From Structural Equation Modeling to Targeted Learning: A Tutorial Introduction to Targeted Maximum Likelihood Estimation for SEM Researchers
Junjie Ma, Xiaoya Zhang, Guangye He, Yuting Han, Ting Ge, Feng Ji
TL;DR
Targeted maximum likelihood estimation (TMLE) is introduced, a doubly robust framework built on nonparametric structural equation modeling to enhance causal analysis beyond traditional parametric frameworks.
Abstract
Structural equation modeling (SEM) and path analysis have long been central tools for studying complex causal relationships in the social and behavioral sciences, yet their reliance on parametric assumptions can lead to biased inference under model misspecification. To bridge traditional SEM with modern causal machine learning, this paper introduces targeted maximum likelihood estimation (TMLE), a doubly robust framework built on nonparametric structural equation modeling.
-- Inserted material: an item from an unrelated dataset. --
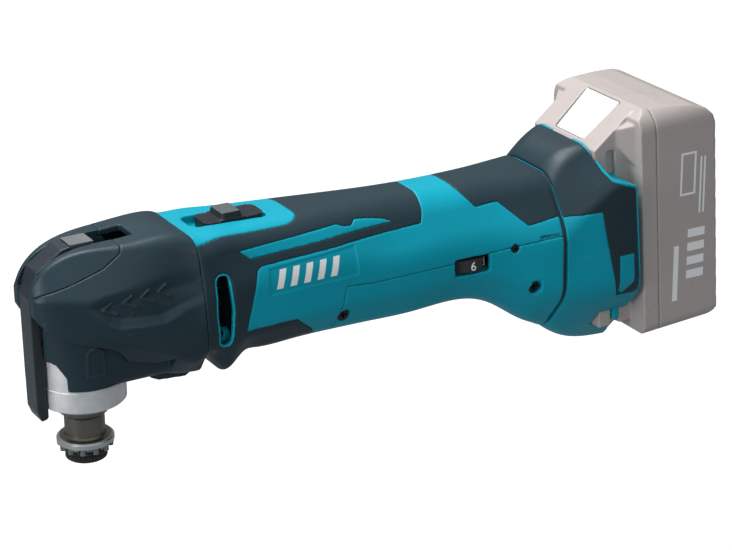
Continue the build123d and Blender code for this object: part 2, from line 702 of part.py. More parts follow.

We formally connect TMLE to classical path analysis, showing that standard SEM estimators arise as special cases of TMLE under restrictive parametric specifications and that both approaches can estimate common causal quantities such as direct, indirect, and total effects. Through simulation studies under both correctly specified and misspecified models, we demonstrate that while the two methods perform similarly when models are correctly specified, TMLE consistently achieves lower bias, reduced mean squared error, and improved confidence interval coverage when parametric assumptions are violated. We further illustrate these differences using an applied mediation analysis examining the role of poverty in access to high school education, where path analysis suggests a significant direct effect, whereas TMLE does not, highlighting the practical consequences of robustness in causal inference. Overall, this tutorial offers SEM researchers a conceptual and practical introduction to targeted learning, providing guidance on leveraging TMLE to enhance causal analysis beyond traditional parametric frameworks.